There is another reason. Though there are parallels between 1956 and 2003, at Suez we were fighting as allies of the French in a war opposed by the United States: we were not the junior partners. And the Suez war had greater support than the Iraq war enjoyed, at the time or now, not only among Tories but in Labour's old working-class constituencies.
Accordingly the political topic of the week is not Mr Brown's Budget but whether enough Labour voters to make a difference defect either to the Conservatives or, more disturbingly, to the Liberal Democrats. Mr Peter Mandelson has devoted an entire speech to the subject. In some circles this is taken to mean that the speech was inspired by Mr Blair or, at least, that he gave it his imprimatur of approval. There is no need to go quite as far as this. It is enough to note that the prospect of Labour defections to the Liberal Democrats is causing alarm among what Sherlock Holmes used to call the very highest in the land.

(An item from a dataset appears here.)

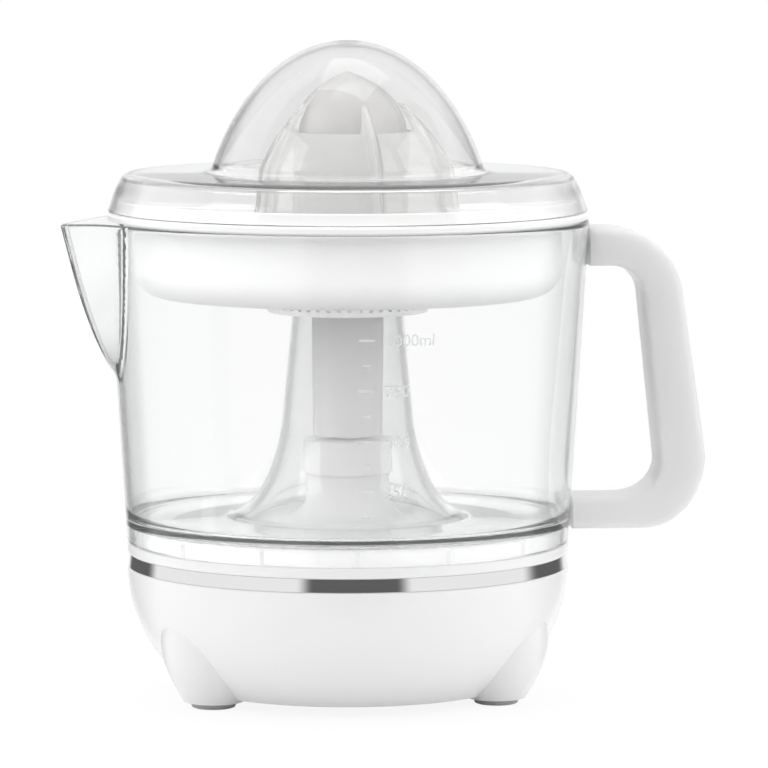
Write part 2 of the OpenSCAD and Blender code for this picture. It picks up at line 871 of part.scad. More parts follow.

It is not that many Labour seats are threatened. Where the Lib Dems come second to Labour, as they do in 47 seats, it is almost always in Labour castles. I can think of only a few where they might take over. No: the danger, according to Mr Mandelson, is that a vote for the Liberal Democrat will let the Tory into Westminster and hence Mr Howard into No 10. And though, for understandable rhetorical reasons, he is probably exaggerating, about the general effect he is almost certainly correct. We may end up with that phenomenon which has been undiscussed since the early 1980s, when the fear was that disillusioned Conservatives might turn to that sensible Mr David Steel, that nice Mr Roy Jenkins or - most worryingly of all for the Tories - that bellicose Dr David Owen. We may end up with a hung Parliament.
Ministers and their hangers-on in the press are now adopting a pleading, almost plaintive tone. Would we sacrifice all that Mr Blair and Mr Brown have achieved or, at any rate, promised merely for the sake of a silly little war in a faraway country of which we know nothing? Some people are so ungrateful for all they have received - such as an extra £1.92 a week for one year to pay the council tax - that they might, just, be prepared to make the sacrifice.